Alex: Unless you have this idea of intellectual property in your agreement, which I would — I guess that's another lesson. Don't put your intellectual property. Don't attach your IP to any concept, because nobody can own your recipes or keep you from making them. If you attach all that stuff, you roll all that stuff in. Nobody can take that from you, but if you give it away, you've given it away. Don't give it away.
Greg: There are so many restaurants in the city that are playing in someone else's hits now.
Helen: It's true. Everything's a remix.
Alex: I like it when the press notices. For me, it's not who is doing it or what they're doing, but it's nice for people to have a memory, like a collective memory, and it would be nice if people would just say, "This is inspired by this," or whatever. That's what I tried to do. When we opened Txikito, we opened it to serve two dishes. Fundamentally one was totally our own, and the other one was the whole turbot from Elkano. When we put on our board, it says "whole turbot Elkano-style." There's seven or eight restaurants that serve that. Or, there's a billion restaurants in the Basque country that serve whole turbot. But for me, the iconic one was Elkano.

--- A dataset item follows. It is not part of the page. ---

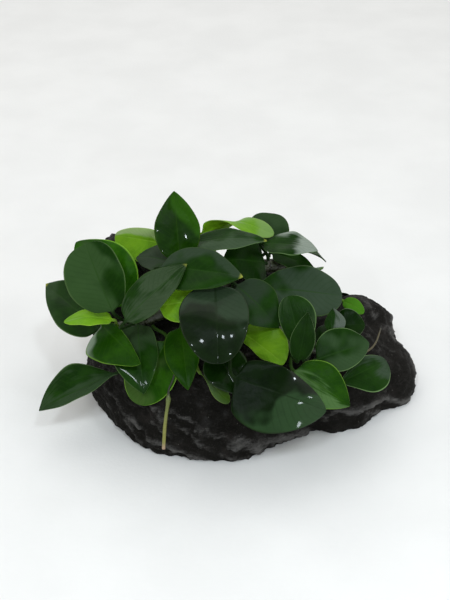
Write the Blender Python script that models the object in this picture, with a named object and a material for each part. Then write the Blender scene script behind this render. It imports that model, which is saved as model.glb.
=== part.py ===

Helen: Cocktail bars have started doing a lot of attribution. I think there's a record with cocktails.
Alex: It's nice.
Helen: I look at the menu and be like oh yeah, The Penicillin was invented by the guy whose name I forgot who invented The Penicillin. The name goes with it.
Greg: It's funny, though, there was a bar — I guess it's closed or changed — called Golden Cadillac, and they had a cocktail in the menu that had a "Benton's bacon wash." We were discussing in the office like, "So, if PDT exactly invented that and put that on the menu, can you just appropriate that? Now, it's just something everybody can do?"
Helen: You can't copyright the concept of a recipe. You can only copyright the specific language of it and the written document. This is why stuff like Coca-Cola or KFC —
Alex: They keep everything secret.
Helen: They keep it secret because as soon as it's out there, you have no control over it. You just have to never tell anyone, or be Eddie Van Halen playing the guitar facing away from the audience.
Alex: I love that. I never would've compared it. That's hilarious.
Helen: It's like, "No, don't look at what I'm doing."
Alex: I will say I'm very proprietary and I get very frustrated about this stuff. I don't get frustrated that people use or take. I get frustrated that people don't call them out, or that they don't call themselves out. It's not nice. It's one thing if you're in Atlanta or California, but if you're in the East Village or in Brooklyn, or you're in the East Village and West Village, that's not cool. At least just give a little homage you know?
Greg: As a diner, I love seeing any sort of attribution a menu. I think it's fun.
Helen: It creates a story in a community.
Greg: It makes it bigger than that one dish in that restaurant.
Alex: I agree. In fact, for Valentine's Day one year at Tia, we did a love letter to all the chefs that we loved. That night, the specials were all dishes from other cooks. We did Rebecca Charles' lobster roll, pintxos-style. We did a bánh mì from that one place on Kenmare and Grand Street; I forget, It was a long time ago. It was like foie gras bánh mì. We messed up Wylie's fried mayonnaise. We did pork buns, and Dave brought me the buns. That was fun. It was really cute and it was really fun. I guess maybe that's why it bothers me, just because I really do appreciate what cooks do and the integrity of them. I defend my friends a lot.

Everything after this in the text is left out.